Another witness told investigators that Aldrich said their mother, Laura Voepel, is nonbinary and forced them to go to LGBTQ clubs, Joines said. Unlike the other charges Aldrich faces, including murder and attempted murder, hate crime charges require prosecutors to present evidence of a motive—that Aldrich was driven by bias, either wholly or in part, the AP reports. Although Aldrich identifies as nonbinary, someone who is a member of a protected group such as the LGBTQ community can still be charged with a hate crime for targeting peers. Joines acknowledged during cross-examination that the shooting training video was not made by Aldrich.

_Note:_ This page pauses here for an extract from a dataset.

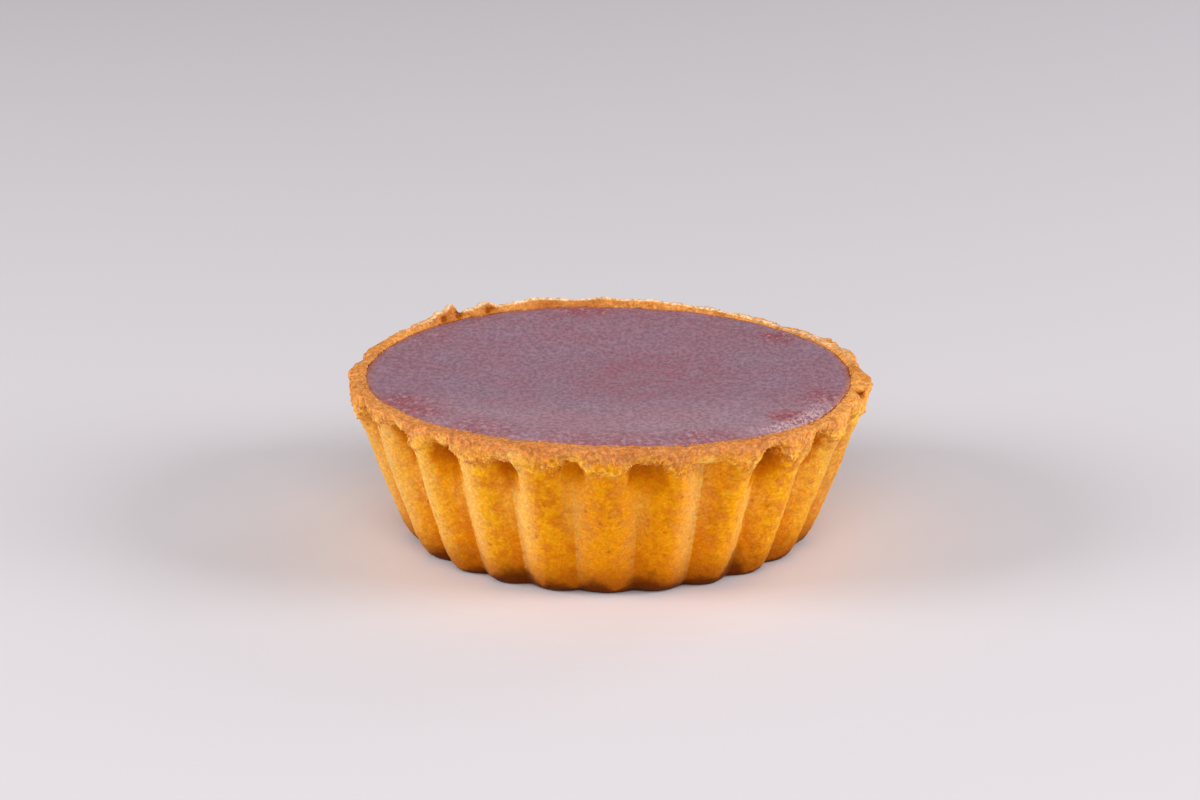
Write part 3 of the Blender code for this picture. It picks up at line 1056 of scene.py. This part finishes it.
def custard_material():
    material, shader, where = start_material("ube_custard_skin")
    across, along = split(scaled(where, 1.0 / MM))[:2]
    flat = node("ShaderNodeCombineXYZ", {0: across, 1: along})
    from_middle = node("ShaderNodeVectorMath", {0: flat}, "Value", operation="LENGTH")
    broad = speckle(where, 90.0, 3.0, 0.6)
    blotch = speckle(where, 420.0, 3.0, 0.6)
    fleck = speckle(where, 1150.0, 2.0, 0.6)
    drawn = squeezed(where, 0.6)
    fine = speckle(drawn, 1700.0, 3.0, 0.7)

    color = tint(ramp(broad, 0.35, 0.65), MAUVE, COOL_GREY)
    warm = calc("MAXIMUM", ramp(distance(flat, PINK_MIDDLE), 19.0, 4.0), ramp(along, 12.0, 26.0) * 0.55)
    color = tint(warm * ramp(blotch, 0.35, 0.60), color, WARM_PINK)

    # The front is painted paler, a painted sheen where it catches the light, and its edge baked red in
    # patches
    color = tint(ramp(along, -6.0, -22.0) * 0.14, color, PAINTED_SHEEN)
    rim = ramp(from_middle + (broad * 6.0 - 3.0), 26.5, 32.0)
    red = LEAST_RED
    for patch_across, patch_along, wide, strength in RED_PATCHES:
        near = ramp(distance(flat, (patch_across, patch_along, 0.0)), wide, 0.35 * wide)
        red = calc("MAXIMUM", red, near * strength)
    reddened = rim * ramp(red * 0.09 + (blotch * 0.45 + fleck * 0.55), 0.45, 0.60) * red
    color = tint(reddened, color, RED_EDGE)
    # Pale painted highlights fleck the red band
    fold_glints = ramp(speckle(drawn, 1300.0, 2.0, 0.6), 0.54, 0.66)
    color = tint(rim * red * fold_glints * 0.45, color, PAINTED_SHEEN)
    # Painted bounce light: the custard's outer edge is tinted brown-orange, as if lit by the crust, which
    # lightens the shadowed seam; stronger at the right
    at_right = ramp(across, 26.0, 34.0)
    seam = ramp(at_right * 0.3 + from_middle, 34.2, 35.2)
    color = tint(seam * (at_right * 0.20 + 0.45), color, PAINTED_CRUST_BOUNCE)

    # A narrow damp band hugs the edge at the front right: glossier, with painted highlights on its folds
    band = ramp(blotch * 4.0 + from_middle, 33.2, 35.4)
    damp_gloss_and_painted_glint = ramp(distance(flat, DAMP_PLACE), 12.0, 4.0) * band
    folds = calc("ABSOLUTE", speckle(squeezed(where, 0.42), 1500.0, 2.0, 0.6) - 0.5)
    color = tint(damp_gloss_and_painted_glint * ramp(folds, 0.11, 0.01) * 0.75, color, PAINTED_SHEEN)

    bumps = blotch * 0.4 + fine * 0.5 + fleck * (rim * 1.4 + 0.2)
    coat(
        shader,
        Base_Color=scaled(color, ramp(fine, 0.34, 0.66) * 0.46 + 0.77),
        Roughness=blotch * 0.20 + 0.50 - damp_gloss_and_painted_glint * 0.20,
        Normal=node("ShaderNodeBump", {"Strength": 0.6, "Distance": 0.18 * MM, "Height": bumps}),
        Specular_IOR_Level=0.28,
    )
    return material


custard.data.materials.append(custard_material())
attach(custard, "root")
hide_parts("ube_filling")
print("custard dressed")

# %% [markdown]
# ## Loose crumbs
#
# Shortcrust sheds crumbs, and most of them cling to the ragged lower edge of the lip. Geometry Nodes
# scatter them: points on the crust, thicker where the stored `edge` and `lip` values are high,
# and on each point a rough grain of twenty faces, turned and stretched at random with a fixed seed.

# %% Scatter the crumbs
CRUMBS_PER_SQUARE_METRE = 2.2e6
CRUMB_SIZE = 0.36
LIP_CRUMBS = 0.10
# Between these heights the crumbs begin to cling to the lip
LIP_BEGINS = (20.0, 21.0)
LEAST_STRETCH = (0.35, 0.3, 0.25)
MOST_STRETCH = (1.0, 0.8, 0.6)
FULL_TURN = (6.28, 6.28, 6.28)
CRUMB_SEED = 12
STRETCH_SEED = 5


def crumb_tree():
    inputs = {
        "Pastry": "Object",
        "Crumbs per Square Metre": "Float",
        "Largest": "Float",
        "Seed": "Int",
        "Crust": "Material",
    }
    tree, given = start_tree("loose_crumbs", inputs, "Crumbs")
    spot = source(tree, "GeometryNodeInputPosition")
    outside = ramp(split(spot)[2], *[height * MM for height in LIP_BEGINS])
    wanted = remembered(tree, "edge") + remembered(tree, "lip") * outside * LIP_CRUMBS
    wanted = wanted * ramp(speckle(spot, 260.0, 1.0), 0.42, 0.62)
    scatter = {
        "Mesh": node("GeometryNodeObjectInfo", {"Object": given["Pastry"]}, "Geometry"),
        "Density": wanted * given["Crumbs per Square Metre"],
        "Seed": given["Seed"],
    }
    turns = {"Min": (0.0, 0.0, 0.0), "Max": FULL_TURN, "Seed": given["Seed"]}
    stretches = {"Min": LEAST_STRETCH, "Max": MOST_STRETCH, "Seed": STRETCH_SEED}
    stretched = source(tree, "FunctionNodeRandomValue", stretches, data_type="FLOAT_VECTOR")
    crumbs = {
        "Points": node("GeometryNodeDistributePointsOnFaces", scatter, "Points"),
        "Instance": source(tree, "GeometryNodeMeshIcoSphere", {"Radius": 1.0, "Subdivisions": 1}, "Mesh"),
        "Rotation": node("FunctionNodeRandomValue", turns, data_type="FLOAT_VECTOR"),
        "Scale": scaled(stretched, given["Largest"]),
    }
    end_tree(tree, node("GeometryNodeInstanceOnPoints", crumbs), given["Crust"])
    return tree


def crumb_material():
    material, shader, where = start_material("toasted_crumb")
    tone = speckle(where, 900.0, 2.0, 0.6)
    color = tint(ramp(tone, 0.38, 0.62), SALMON_LIP, GOLDEN_LIP)
    coat(shader, Base_Color=color, Roughness=tone * 0.2 + 0.6, Specular_IOR_Level=0.25)
    return material


crumbs = run_tree(
    crumb_tree(),
    "loose_crumbs",
    {
        "Pastry": crust,
        "Crumbs per Square Metre": CRUMBS_PER_SQUARE_METRE,
        "Largest": CRUMB_SIZE * MM,
        "Seed": CRUMB_SEED,
        "Crust": crumb_material(),
    },
)
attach(crumbs, "root")
print("crumbs:", len(crumbs.data.polygons) // 20)

# %% [markdown]
# ## Floor, light and camera
#
# The tart stands on a plain pale floor. Two wide soft lamps, left and right of the camera, graze the ribs
# from both sides, and together with the painted highlight on the outward flanks they draw a light line
# down every flank. A third fills in from the front, and a weak fourth, from above and behind, puts a sheen
# on the custard. The camera looks down at about 18 degrees from half a metre away, with a long lens.

# %% Set the stage
LAMPS = (
    # name, place, size, power in watts and colour
    ("left_lamp", (-0.84, -0.18, 0.40), 0.50, 5.8, (1.0, 0.98, 0.95)),
    ("right_lamp", (0.84, -0.18, 0.40), 0.50, 5.8, (1.0, 0.98, 0.95)),
    ("front_lamp", (0.0, -0.74, 0.50), 0.60, 3.0, (1.0, 0.99, 0.97)),
    ("back_lamp", (0.55, 0.65, 0.42), 0.35, 0.8, (1.0, 1.0, 1.0)),
)
LAMPS_AIM = Vector((0.0, 0.0, 0.015))
FLOOR_SIZE = 3.0
FLOOR_LEVEL = -0.02
SKY = (0.92, 0.92, 0.95, 1.0)
SKY_STRENGTH = 0.26


def area_lamp(name, place, size, power, color):
    data = bpy.data.lights.new(name, "AREA")
    data.shape = "DISK"
    data.size = size
    data.energy = power
    data.color = color
    lamp = place_object(name, data)
    lamp.location = place
    lamp.rotation_euler = (LAMPS_AIM - Vector(place)).to_track_quat("-Z", "Y").to_euler()


def floor_piece():
    bm = bmesh.new()
    bmesh.ops.create_grid(bm, x_segments=1, y_segments=1, size=FLOOR_SIZE)
    mesh = bpy.data.meshes.new("floor")
    bm.to_mesh(mesh)
    bm.free()
    material, shader = start_material("pale_floor")[:2]
    coat(shader, Base_Color=paint(226, 222, 228), Roughness=0.8)
    mesh.materials.append(material)
    floor = place_object("floor", mesh)
    floor.location.z = FLOOR_LEVEL * MM


floor_piece()
for lamp in LAMPS:
    area_lamp(*lamp)
world = bpy.data.worlds.new("studio")
bpy.context.scene.world = world
world.use_nodes = True
coat(world.node_tree.nodes["Background"], Color=SKY, Strength=SKY_STRENGTH)
bpy.context.scene.view_settings.view_transform = "Standard"
bpy.context.scene.view_settings.look = "None"
print("stage set with", len(LAMPS), "lamps")

# %% [markdown]
# The camera is aimed at the middle of the tart and then turned a little, until the tart stands where it
# should in a picture of 1200 by 800.

# %% Place the camera
LOOKING_DOWN = math.radians(17.8)
CAMERA_AWAY = 0.550
AIM = Vector((0.0, 0.0, 0.0125))
LENS = 112.7
SENSOR_WIDTH = 36.0
PICTURE_WIDTH, PICTURE_HEIGHT = 1200, 800
TART_IN_PICTURE = (609.4, 447)

camera_data = bpy.data.cameras.new("camera")
camera = place_object("camera", camera_data)
camera_data.sensor_width = SENSOR_WIDTH
camera_data.lens = LENS
camera_data.clip_start = 0.01
back = Vector((0.0, -math.cos(LOOKING_DOWN), math.sin(LOOKING_DOWN)))
camera.location = AIM + back * CAMERA_AWAY
pixels_per_unit = LENS / SENSOR_WIDTH * PICTURE_WIDTH
aside = (TART_IN_PICTURE[0] - PICTURE_WIDTH / 2) / pixels_per_unit
below = (TART_IN_PICTURE[1] - PICTURE_HEIGHT / 2) / pixels_per_unit
right = Vector((1.0, 0.0, 0.0))
look = (-back - right * aside + right.cross(-back) * below).normalized()
camera.rotation_mode = "QUATERNION"
camera.rotation_quaternion = look.to_track_quat("-Z", "Y")
bpy.context.scene.camera = camera
print("camera at", [round(part, 3) for part in camera.location])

She said that while identification scanning technology showed Aldrich had been to the club at least six times before the shooting, there were no fights or disturbances during those visits. On the night of the shooting, according to authorities, Aldrich went to the club, left and then returned. Surveillance video showed Aldrich entering the club wearing a red T-shirt and tan ballistic vest while holding an AR-style rifle, with six magazines for the weapon and a pistol visible, police Detective Jason Gasper said. Soon after entering, Aldrich allegedly opened fire indiscriminately. The shooting was stopped when Navy Petty Officer Second Class Thomas James grabbed the barrel of Aldrich’s rifle, burning his hand it was so hot, Detective Ashton Gardner said in the most detailed account provided yet.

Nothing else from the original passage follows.